STATED EXERCISE: Retype everything from the line that contains "return revolve(make_face(Plane.XZ * (inside" down to the line that contains "bpy.context.scene.collection.objects.link(empty)", inclusive, without altering or adding anything.

※

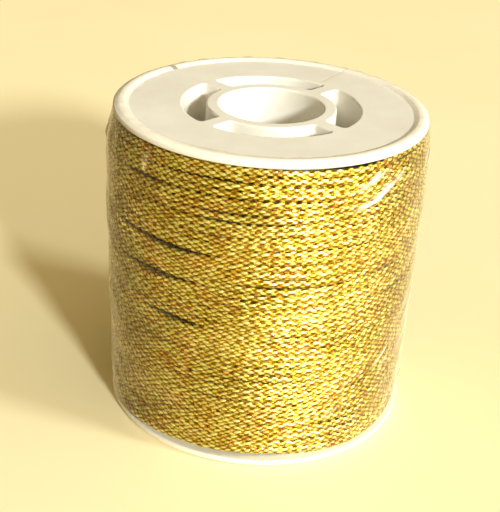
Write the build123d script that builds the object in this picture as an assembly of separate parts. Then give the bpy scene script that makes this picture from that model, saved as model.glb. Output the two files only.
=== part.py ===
"""A spool of braided metallic cord: a two-piece moulded spool, the cord wound on it and a clear shrink sleeve.

Frame, in millimetres: the origin is at the centre of the base, on the plane it stands on. +Z runs up the
spool's axis. The hub's four webs lie on the diagonals between +X and +Y.
"""

import math
import os

from build123d import *

# Spool moulding
FLANGE_RADIUS = 24.0
SPOOL_HEIGHT = 50.4
RIM_THICKNESS = 1.1
FLANGE_ROOT_THICKNESS = 1.7
BEAD_WIDTH = 2.3
BEAD_HEIGHT = 0.3
BEAD_CROWN_WIDTH = 0.7
BEAD_CROWN_ROUNDING = 0.8
SHOULDER_HEIGHT = 0.35
RIM_ROUNDING = 0.3
BORE_RADIUS = 8.0
TUBE_RADIUS = 10.0
POCKET_RADIUS = 13.7
BARREL_RADIUS = 15.0
WEB_THICKNESS = 2.5
WEB_ANGLES = [45, 135, 225, 315]
POCKET_CORNER_ROUNDING = 0.6
POCKET_MOUTH_ROUNDING = 0.3
BORE_MOUTH_ROUNDING = 0.4
NOTCH_WIDTH = 1.0
NOTCH_ANGLE = 135

# Spigots that join the two halves at mid-height
SPIGOT_WALL = 0.65
SPIGOT_LENGTH = 3.0
SPIGOT_CLEARANCE = 0.05
SPIGOT_END_GAP = 0.2
WEB_SLOT_CLEARANCE = 0.2

# Wound cord: radius of the wound surface at heights above the base
WOUND_PROFILE = [
    (23.7, 49.2),
    (24.4, 47.2),
    (24.8, 43.0),
    (24.95, 37.0),
    (24.85, 31.0),
    (24.55, 25.0),
    (24.2, 19.0),
    (23.9, 12.0),
    (23.5, 5.0),
    (23.2, 1.3),
]

# Shrink sleeve: it bridges from rim to rim, touches the fullest turns and stands off the lower ones
SLEEVE_THICKNESS = 0.1
SLEEVE_LOWER_EDGE = 0.65
SLEEVE_LAP = 2.2
LAP_SHARE = 0.85
SLEEVE_PROFILE = [
    (24.0, 49.3),
    (24.7, 47.0),
    (25.05, 43.0),
    (25.25, 37.0),
    (25.3, 31.0),
    (25.15, 25.0),
    (24.9, 19.0),
    (24.55, 12.0),
    (24.2, 5.0),
    (24.0, 1.1),
]

MID_HEIGHT = SPOOL_HEIGHT / 2
BEAD_INNER_RADIUS = FLANGE_RADIUS - BEAD_WIDTH
CROWN_INNER_RADIUS = FLANGE_RADIUS - (BEAD_WIDTH + BEAD_CROWN_WIDTH) / 2
CROWN_OUTER_RADIUS = CROWN_INNER_RADIUS + BEAD_CROWN_WIDTH


def axis_distance(edge):
    """How far the middle of an edge is from the axis."""
    middle = edge.position_at(0.5)
    return math.hypot(middle.X, middle.Y)


def turned(points, rounded=None):
    """A ring turned about the axis from (radius, height) points. rounded maps a point's index to its radius."""
    outline = make_face(Plane.XZ * Polyline(*points, close=True))
    for index, radius in (rounded or {}).items():
        corner = Vector(points[index][0], 0, points[index][1])
        vertex = outline.vertices().sort_by_distance(corner)[0]
        outline = fillet(vertex, radius)
    return revolve(outline, Axis.Z, 360)


def cylinder_between(radius, low, high):
    """A solid cylinder on the axis from one height to another."""
    return Pos(0, 0, (low + high) / 2) * Cylinder(radius, high - low)


def ring_between(inner, outer, low, high):
    """A plain ring on the axis from one height to another."""
    return cylinder_between(outer, low, high) - cylinder_between(inner, low - 1, high + 1)


def webs(inner, outer, thickness, low, high):
    """Four radial bars on the web angles, from one radius to another."""
    bar = Pos((inner + outer) / 2, 0, (low + high) / 2) * Box(outer - inner, thickness, high - low)
    return [Rot(0, 0, angle) * bar for angle in WEB_ANGLES]


def flange_and_barrel():
    """The lower flange with the bead round its rim, and the barrel standing on it up to mid-height."""
    points = [
        (POCKET_RADIUS, BEAD_HEIGHT),
        (BEAD_INNER_RADIUS, BEAD_HEIGHT),
        (CROWN_INNER_RADIUS, 0),
        (CROWN_OUTER_RADIUS, 0),
        (FLANGE_RADIUS, SHOULDER_HEIGHT),
        (FLANGE_RADIUS, RIM_THICKNESS),
        (BARREL_RADIUS, FLANGE_ROOT_THICKNESS),
        (BARREL_RADIUS, MID_HEIGHT),
        (POCKET_RADIUS, MID_HEIGHT),
    ]
    crown = {2: BEAD_CROWN_ROUNDING, 3: BEAD_CROWN_ROUNDING}
    edges = {1: RIM_ROUNDING, 4: RIM_ROUNDING, 5: RIM_ROUNDING}
    return turned(points, crown | edges)


def spindle_tube():
    """The tube that turns on the spindle, up to mid-height, with a rounded edge at the bore's mouth."""
    points = [
        (BORE_RADIUS, BEAD_HEIGHT),
        (TUBE_RADIUS, BEAD_HEIGHT),
        (TUBE_RADIUS, MID_HEIGHT),
        (BORE_RADIUS, MID_HEIGHT),
    ]
    return turned(points, {0: BORE_MOUTH_ROUNDING})


def half_moulding():
    """What the two halves share: a flange, half the barrel, half the tube and the webs between them."""
    ribs = webs(TUBE_RADIUS - 0.5, POCKET_RADIUS + 0.5, WEB_THICKNESS, BEAD_HEIGHT, MID_HEIGHT)
    half = flange_and_barrel() + spindle_tube() + ribs
    half = fillet(half.edges().filter_by(Axis.Z), POCKET_CORNER_ROUNDING)
    face_edges = half.edges().filter_by_position(Axis.Z, BEAD_HEIGHT - 0.01, BEAD_HEIGHT + 0.01)
    mouths = [edge for edge in face_edges if TUBE_RADIUS - 0.1 < axis_distance(edge) < POCKET_RADIUS + 0.1]
    return fillet(mouths, POCKET_MOUTH_ROUNDING)


def spigots():
    """Two thin rings that stand up from the lower half, one in the barrel and one in the tube."""
    top = MID_HEIGHT + SPIGOT_LENGTH
    root = MID_HEIGHT - SPIGOT_WALL
    in_barrel = ring_between(POCKET_RADIUS, POCKET_RADIUS + SPIGOT_WALL, root, top)
    slot_width = WEB_THICKNESS + 2 * WEB_SLOT_CLEARANCE
    for bar in webs(POCKET_RADIUS - 1, BARREL_RADIUS, slot_width, MID_HEIGHT, top + 1):
        in_barrel -= bar
    in_tube = ring_between(BORE_RADIUS, BORE_RADIUS + SPIGOT_WALL, root, top)
    return in_barrel, in_tube


def sockets():
    """The space that the spigots go into, cut from the half that comes down over them."""
    top = MID_HEIGHT + SPIGOT_LENGTH + SPIGOT_END_GAP
    wall = SPIGOT_WALL + SPIGOT_CLEARANCE
    in_barrel = ring_between(POCKET_RADIUS - 0.01, POCKET_RADIUS + wall, MID_HEIGHT - 1, top)
    for bar in webs(POCKET_RADIUS - 1, BARREL_RADIUS, WEB_THICKNESS, MID_HEIGHT - 2, top + 1):
        in_barrel -= bar
    in_tube = ring_between(BORE_RADIUS - 1, BORE_RADIUS + wall, MID_HEIGHT - 1, top)
    return in_barrel, in_tube


def thread_notch():
    """The slit through the upper rim that catches the cord's end."""
    slit = Pos(FLANGE_RADIUS, 0, SPOOL_HEIGHT) * Box(2 * BEAD_WIDTH, NOTCH_WIDTH, 4 * RIM_THICKNESS)
    return Rot(0, 0, NOTCH_ANGLE) * slit


def lower_spool_half():
    """The half that stands on the table, with the spigots."""
    in_barrel, in_tube = spigots()
    return half_moulding() + in_barrel + in_tube


def upper_spool_half():
    """The same moulding turned over, with the sockets and the notch in its rim."""
    half = half_moulding().mirror(Plane.XY.offset(MID_HEIGHT))
    for space in sockets():
        half -= space
    return half - thread_notch()


def wound_cord():
    """The whole length of cord as it lies on the barrel, as one closed ring."""
    surface = Spline(*[(radius, height) for radius, height in WOUND_PROFILE])
    rest = Polyline(
        WOUND_PROFILE[-1],
        (BARREL_RADIUS, FLANGE_ROOT_THICKNESS),
        (BARREL_RADIUS, SPOOL_HEIGHT - FLANGE_ROOT_THICKNESS),
        WOUND_PROFILE[0],
    )
    return revolve(make_face(Plane.XZ * (surface + rest)), Axis.Z, 360)


def sleeve_side(standing_off):
    """One side of the sleeve's section: up the rim, over the cord, round the upper rim and onto its bead."""
    radius = FLANGE_RADIUS + standing_off
    top = SPOOL_HEIGHT + standing_off
    over_cord = [(r + standing_off, z) for r, z in SLEEVE_PROFILE]
    lower = Line((radius, SLEEVE_LOWER_EDGE), over_cord[-1])
    middle = Spline(*over_cord)
    upper = Polyline(
        over_cord[0],
        (radius, top - SHOULDER_HEIGHT),
        (CROWN_OUTER_RADIUS, top),
        (CROWN_INNER_RADIUS, top),
        (FLANGE_RADIUS - SLEEVE_LAP, top - BEAD_HEIGHT * LAP_SHARE),
    )
    return lower + middle + upper


def shrink_sleeve():
    """The clear film round the cord, lapped over the upper rim and ending on the lower rim's edge."""
    inside = sleeve_side(0)
    outside = sleeve_side(SLEEVE_THICKNESS)
    lower_end = Line(inside @ 0, outside @ 0)
    lap_end = Line(inside @ 1, outside @ 1)
    return revolve(make_face(Plane.XZ * (inside + outside + lower_end + lap_end)), Axis.Z, 360)


PARTS = {
    "lower_spool_half": lower_spool_half,
    "upper_spool_half": upper_spool_half,
    "wound_cord": wound_cord,
    "shrink_sleeve": shrink_sleeve,
}

os.makedirs("parts", exist_ok=True)
for name, build in PARTS.items():
    shape = build()
    export_step(shape, f"parts/{name}.step")
    print(f"{name}: {shape.volume:.0f} mm3, {len(shape.solids())} solid")
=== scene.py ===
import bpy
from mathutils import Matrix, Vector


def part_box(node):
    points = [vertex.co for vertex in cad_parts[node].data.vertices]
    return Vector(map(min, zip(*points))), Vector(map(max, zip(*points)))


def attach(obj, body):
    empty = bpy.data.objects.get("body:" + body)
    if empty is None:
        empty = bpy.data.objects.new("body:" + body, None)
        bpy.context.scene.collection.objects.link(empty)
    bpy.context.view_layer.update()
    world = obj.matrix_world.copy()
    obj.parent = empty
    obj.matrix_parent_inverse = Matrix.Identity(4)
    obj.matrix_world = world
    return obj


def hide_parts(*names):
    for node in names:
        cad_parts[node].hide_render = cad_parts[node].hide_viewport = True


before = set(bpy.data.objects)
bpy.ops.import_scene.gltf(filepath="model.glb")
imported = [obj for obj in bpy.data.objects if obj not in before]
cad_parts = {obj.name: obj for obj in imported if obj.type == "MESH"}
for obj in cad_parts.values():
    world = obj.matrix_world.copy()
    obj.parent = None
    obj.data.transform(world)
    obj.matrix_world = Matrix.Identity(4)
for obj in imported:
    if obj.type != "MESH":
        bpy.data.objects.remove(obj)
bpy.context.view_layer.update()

import math

import bpy
import numpy as np
from mathutils import Matrix, Vector

MM = 0.001

# ---------------------------------------------------------------- sizes from the frame
FLANGE_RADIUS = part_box("lower_spool_half")[1].x
SPOOL_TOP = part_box("upper_spool_half")[1].z
SLEEVE_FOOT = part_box("shrink_sleeve")[0].z
cord_low, cord_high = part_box("wound_cord")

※

ANSWER TO THE EXERCISE:
    return revolve(make_face(Plane.XZ * (inside + outside + lower_end + lap_end)), Axis.Z, 360)


PARTS = {
    "lower_spool_half": lower_spool_half,
    "upper_spool_half": upper_spool_half,
    "wound_cord": wound_cord,
    "shrink_sleeve": shrink_sleeve,
}

os.makedirs("parts", exist_ok=True)
for name, build in PARTS.items():
    shape = build()
    export_step(shape, f"parts/{name}.step")
    print(f"{name}: {shape.volume:.0f} mm3, {len(shape.solids())} solid")
=== scene.py ===
import bpy
from mathutils import Matrix, Vector


def part_box(node):
    points = [vertex.co for vertex in cad_parts[node].data.vertices]
    return Vector(map(min, zip(*points))), Vector(map(max, zip(*points)))


def attach(obj, body):
    empty = bpy.data.objects.get("body:" + body)
    if empty is None:
        empty = bpy.data.objects.new("body:" + body, None)
        bpy.context.scene.collection.objects.link(empty)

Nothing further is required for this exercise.